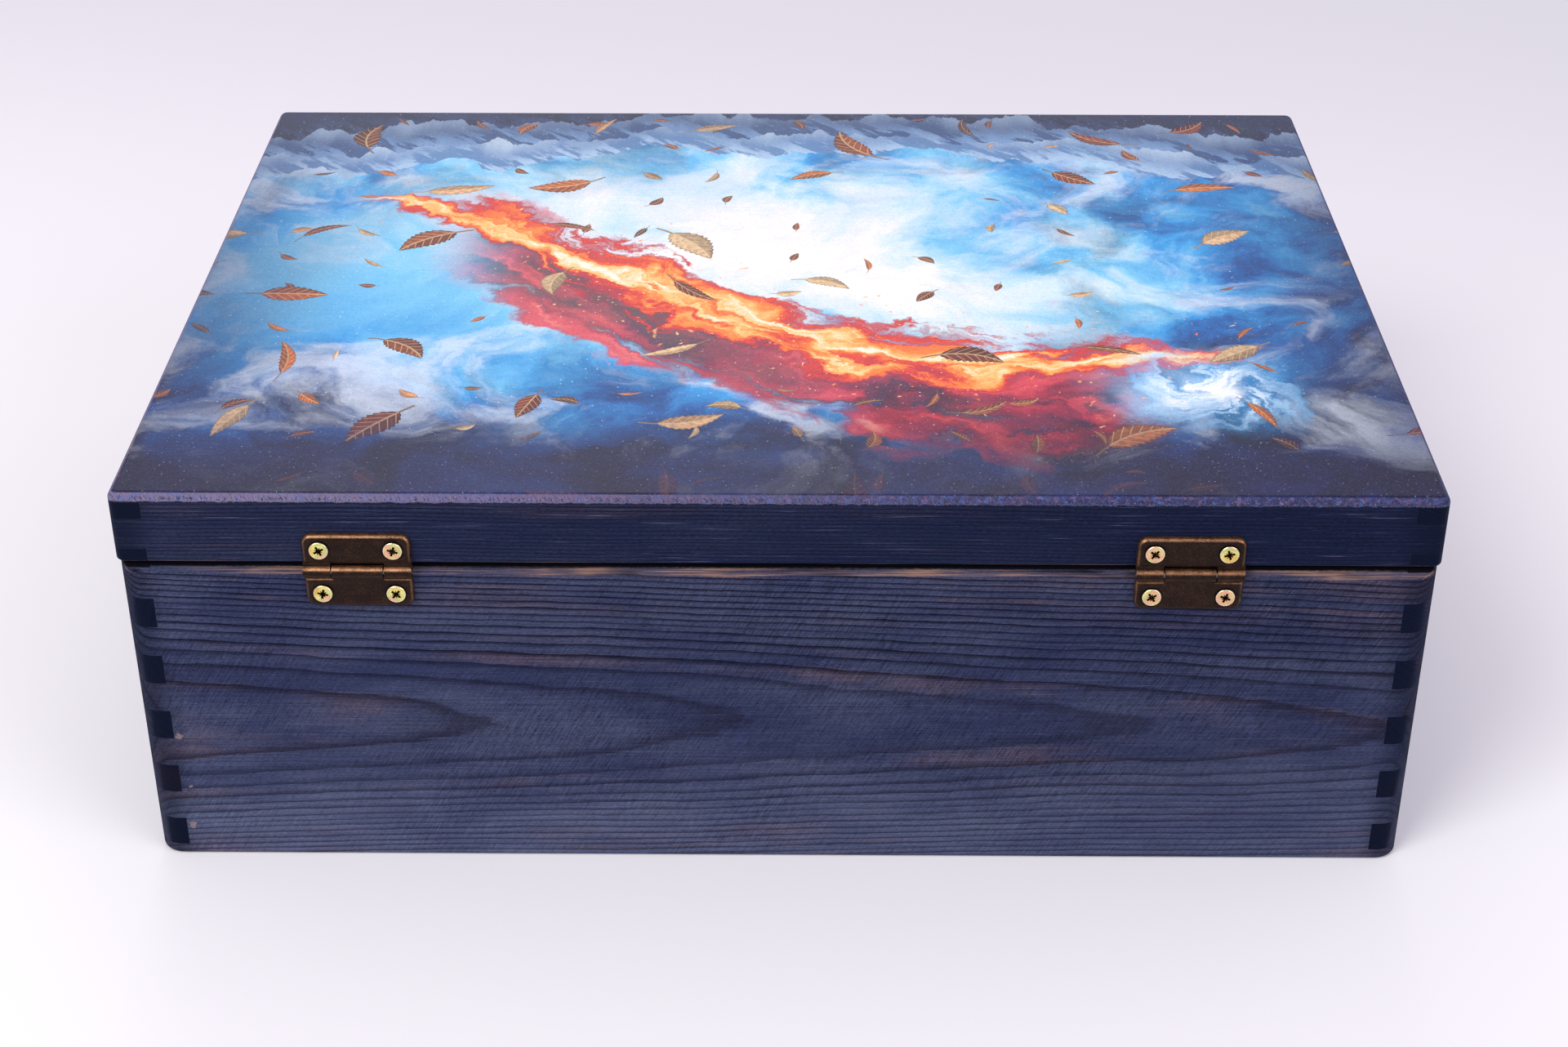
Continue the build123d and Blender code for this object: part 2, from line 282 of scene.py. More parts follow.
# soft studio: a pale sweep, a large key lamp on the left of the picture, a weaker fill on the right
# and a lamp for the far side; the room and the sweep look pale to the eye without lighting the box more
studio = {
    "floorSize": 14.0,
    "floorTone": "#f6f4f7",
    "floorRough": 0.9,
    "floorUnderLamp": "#e0dde5",
    "lampSpots": [
        {"place": (1.05, 1.15, 0.0), "reach": (1.25, 0.5)},
        {"place": (0.0, -1.1, 0.0), "reach": (1.15, 0.4)},
    ],
    "fadeCentre": (0.3, 0.1, 0.0),
    "floorFade": (0.42, 1.3),
    "roomLight": "#ebe3ef",
    "roomSeen": "#dcd8e3",
    "worldLevel": 0.74,
    "lamps": {
        "keyLamp": {"place": (1.3, 1.5, 1.9), "size": 1.4, "watts": 36.5, "colour": "#fdfff8"},
        "fillLamp": {"place": (-1.6, 1.3, 1.2), "size": 1.6, "watts": 16.0, "colour": "#f4f7ff"},
        "frontLamp": {"place": (0.2, -1.8, 1.7), "size": 1.6, "watts": 11.0, "colour": "#ffffff"},
    },
    "aim": (0.0, 0.0, 0.06),
}
for name, lamp in studio["lamps"].items():
    light = bpy.data.lights.new(name, "AREA")
    light.shape = "DISK"
    light.size = lamp["size"]
    light.energy = lamp["watts"]
    light.color = paint(lamp["colour"])[:3]
    holder = addObject(name, light)
    holder.location = lamp["place"]
    holder.rotation_euler = turnTowards(Vector(studio["aim"]) - Vector(lamp["place"]))

world = bpy.data.worlds.new("paleRoom")
bpy.context.scene.world = world
world.use_nodes = True
bench["tree"] = world.node_tree
seen = seenByEye()
wire(world.node_tree.nodes["Background"].inputs, {
    "Strength": mixValue(seen, studio["worldLevel"], 1.0),
    "Color": mixColor(seen, studio["roomLight"], studio["roomSeen"]),
})

half = studio["floorSize"] / 2
floorMesh = bpy.data.meshes.new("floor")
corners = [(-half, -half, 0), (half, -half, 0), (half, half, 0), (-half, half, 0)]
floorMesh.from_pydata(corners, [], [(0, 1, 2, 3)])
floor = addObject("floor", floorMesh)
floorPaint, shader = newMaterial("palePaper", {"Roughness": studio["floorRough"]})
spot = addNode("TexCoord").outputs["Object"]
paper = studio["floorTone"]
for lampSpot in studio["lampSpots"]:  # a little darker under the lamps, so that the paper keeps its tone
    underLamp = smooth(awayFrom(spot, lampSpot["place"]), *lampSpot["reach"])
    paper = mixColor(underLamp, paper, studio["floorUnderLamp"])
plug(paper, shader.inputs["Base Color"])
haze = addNode("Emission", {"Color": studio["roomSeen"]}).outputs[0]
fade = times(smooth(awayFrom(spot, studio["fadeCentre"]), *studio["floorFade"]), seenByEye())
faded = addNode("MixShader", {0: fade, 1: shader.outputs[0], 2: haze}).outputs[0]
plug(faded, floorPaint.node_tree.nodes["Material Output"].inputs["Surface"])
floorMesh.materials.append(floorPaint)
print("camera and studio placed")

# growth rings of a sawn pine board: rings round a pith line that leans through the board
ringLook = {
    "drift": (0.0065, 0.011),  # slow wander of the rings, along and across
    "driftNoise": {"detail": 3.0, "out": "Color"},
    "feather": (0.08, 0.75),  # ragged edge of each line, along and across
    "featherNoise": {"detail": 2.0},
    "feathering": 0.55,
    "uneven": 0.4,  # wide and narrow years
    "unevenNoise": {"detail": 1.0},
    "unevenBy": 0.7,
    "steep": (0.0, 0.55),  # 0 where the rings lie flat in the board
    "lateSets": (0.3, 0.94),  # the part of a year in which the late wood darkens
    "lateSharp": (4.4, 1.7),  # how sharply it does, where rings lie flat and where they stand steep
    "lateEnds": (1.0, 0.92),
    "faintYears": (-0.9, 0.5),
}
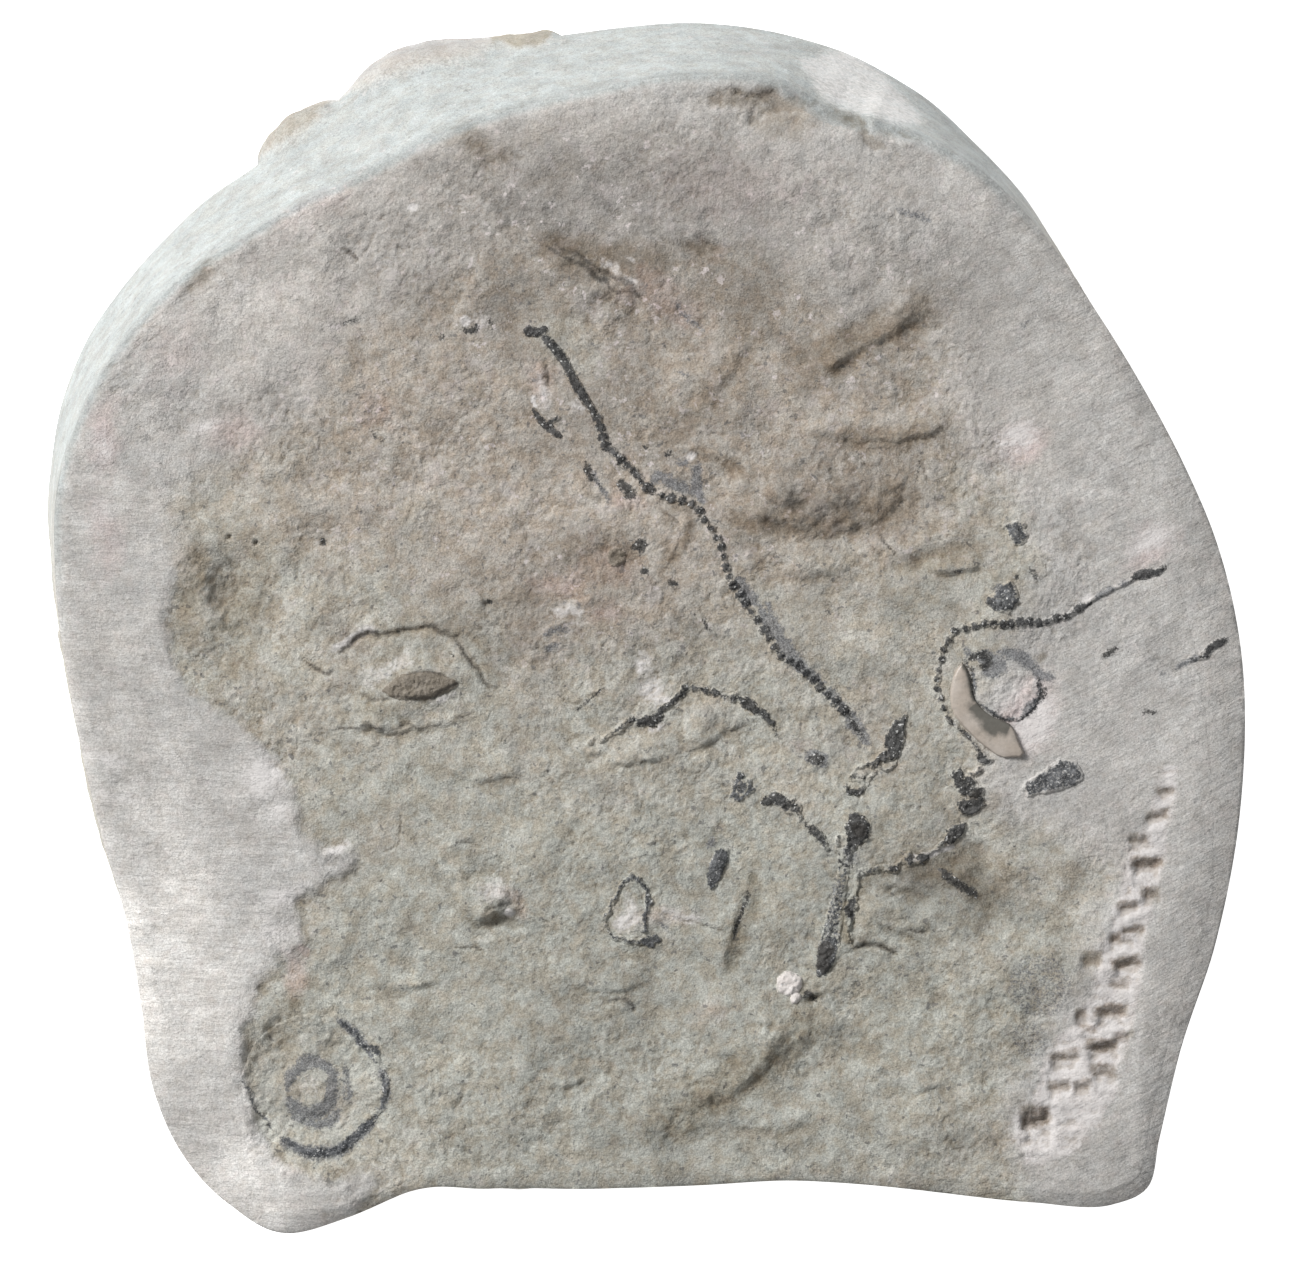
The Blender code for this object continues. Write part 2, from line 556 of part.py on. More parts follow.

★ ★ ★ ★ ★

Work instructions
Exactly reproduce all of the entries.

Exercise output
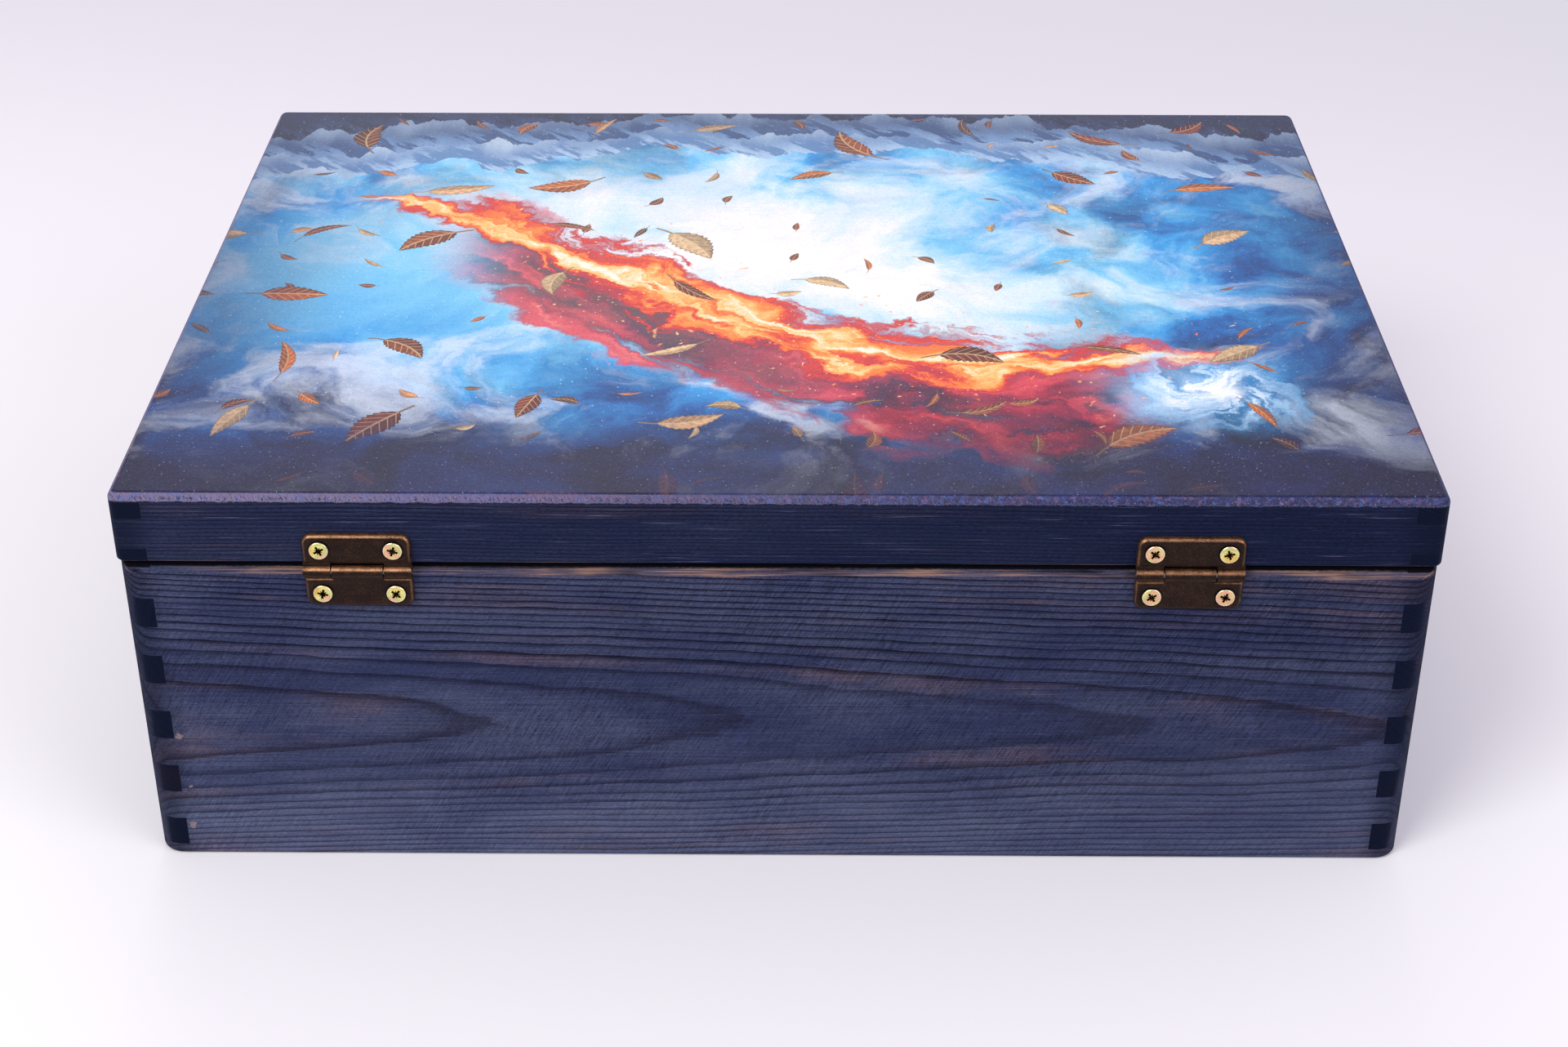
Continue the build123d and Blender code for this object: part 2, from line 282 of scene.py. More parts follow.
# soft studio: a pale sweep, a large key lamp on the left of the picture, a weaker fill on the right
# and a lamp for the far side; the room and the sweep look pale to the eye without lighting the box more
studio = {
    "floorSize": 14.0,
    "floorTone": "#f6f4f7",
    "floorRough": 0.9,
    "floorUnderLamp": "#e0dde5",
    "lampSpots": [
        {"place": (1.05, 1.15, 0.0), "reach": (1.25, 0.5)},
        {"place": (0.0, -1.1, 0.0), "reach": (1.15, 0.4)},
    ],
    "fadeCentre": (0.3, 0.1, 0.0),
    "floorFade": (0.42, 1.3),
    "roomLight": "#ebe3ef",
    "roomSeen": "#dcd8e3",
    "worldLevel": 0.74,
    "lamps": {
        "keyLamp": {"place": (1.3, 1.5, 1.9), "size": 1.4, "watts": 36.5, "colour": "#fdfff8"},
        "fillLamp": {"place": (-1.6, 1.3, 1.2), "size": 1.6, "watts": 16.0, "colour": "#f4f7ff"},
        "frontLamp": {"place": (0.2, -1.8, 1.7), "size": 1.6, "watts": 11.0, "colour": "#ffffff"},
    },
    "aim": (0.0, 0.0, 0.06),
}
for name, lamp in studio["lamps"].items():
    light = bpy.data.lights.new(name, "AREA")
    light.shape = "DISK"
    light.size = lamp["size"]
    light.energy = lamp["watts"]
    light.color = paint(lamp["colour"])[:3]
    holder = addObject(name, light)
    holder.location = lamp["place"]
    holder.rotation_euler = turnTowards(Vector(studio["aim"]) - Vector(lamp["place"]))

world = bpy.data.worlds.new("paleRoom")
bpy.context.scene.world = world
world.use_nodes = True
bench["tree"] = world.node_tree
seen = seenByEye()
wire(world.node_tree.nodes["Background"].inputs, {
    "Strength": mixValue(seen, studio["worldLevel"], 1.0),
    "Color": mixColor(seen, studio["roomLight"], studio["roomSeen"]),
})

half = studio["floorSize"] / 2
floorMesh = bpy.data.meshes.new("floor")
corners = [(-half, -half, 0), (half, -half, 0), (half, half, 0), (-half, half, 0)]
floorMesh.from_pydata(corners, [], [(0, 1, 2, 3)])
floor = addObject("floor", floorMesh)
floorPaint, shader = newMaterial("palePaper", {"Roughness": studio["floorRough"]})
spot = addNode("TexCoord").outputs["Object"]
paper = studio["floorTone"]
for lampSpot in studio["lampSpots"]:  # a little darker under the lamps, so that the paper keeps its tone
    underLamp = smooth(awayFrom(spot, lampSpot["place"]), *lampSpot["reach"])
    paper = mixColor(underLamp, paper, studio["floorUnderLamp"])
plug(paper, shader.inputs["Base Color"])
haze = addNode("Emission", {"Color": studio["roomSeen"]}).outputs[0]
fade = times(smooth(awayFrom(spot, studio["fadeCentre"]), *studio["floorFade"]), seenByEye())
faded = addNode("MixShader", {0: fade, 1: shader.outputs[0], 2: haze}).outputs[0]
plug(faded, floorPaint.node_tree.nodes["Material Output"].inputs["Surface"])
floorMesh.materials.append(floorPaint)
print("camera and studio placed")

# growth rings of a sawn pine board: rings round a pith line that leans through the board
ringLook = {
    "drift": (0.0065, 0.011),  # slow wander of the rings, along and across
    "driftNoise": {"detail": 3.0, "out": "Color"},
    "feather": (0.08, 0.75),  # ragged edge of each line, along and across
    "featherNoise": {"detail": 2.0},
    "feathering": 0.55,
    "uneven": 0.4,  # wide and narrow years
    "unevenNoise": {"detail": 1.0},
    "unevenBy": 0.7,
    "steep": (0.0, 0.55),  # 0 where the rings lie flat in the board
    "lateSets": (0.3, 0.94),  # the part of a year in which the late wood darkens
    "lateSharp": (4.4, 1.7),  # how sharply it does, where rings lie flat and where they stand steep
    "lateEnds": (1.0, 0.92),
    "faintYears": (-0.9, 0.5),
}
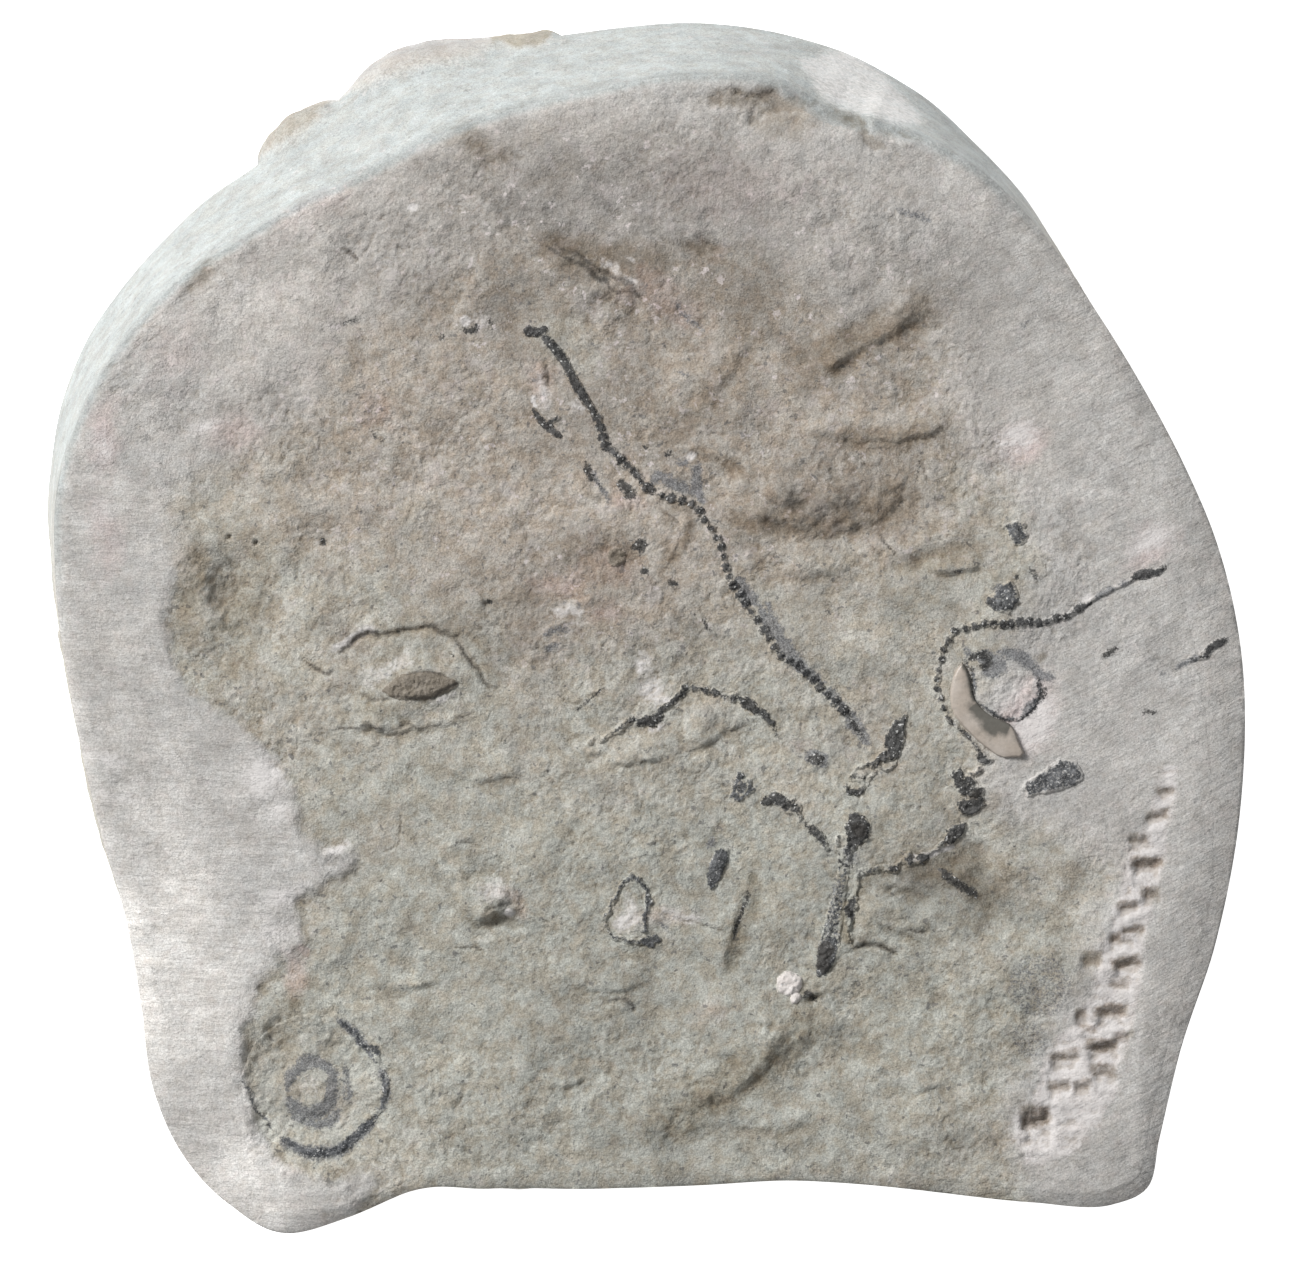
The Blender code for this object continues. Write part 2, from line 556 of part.py on. More parts follow.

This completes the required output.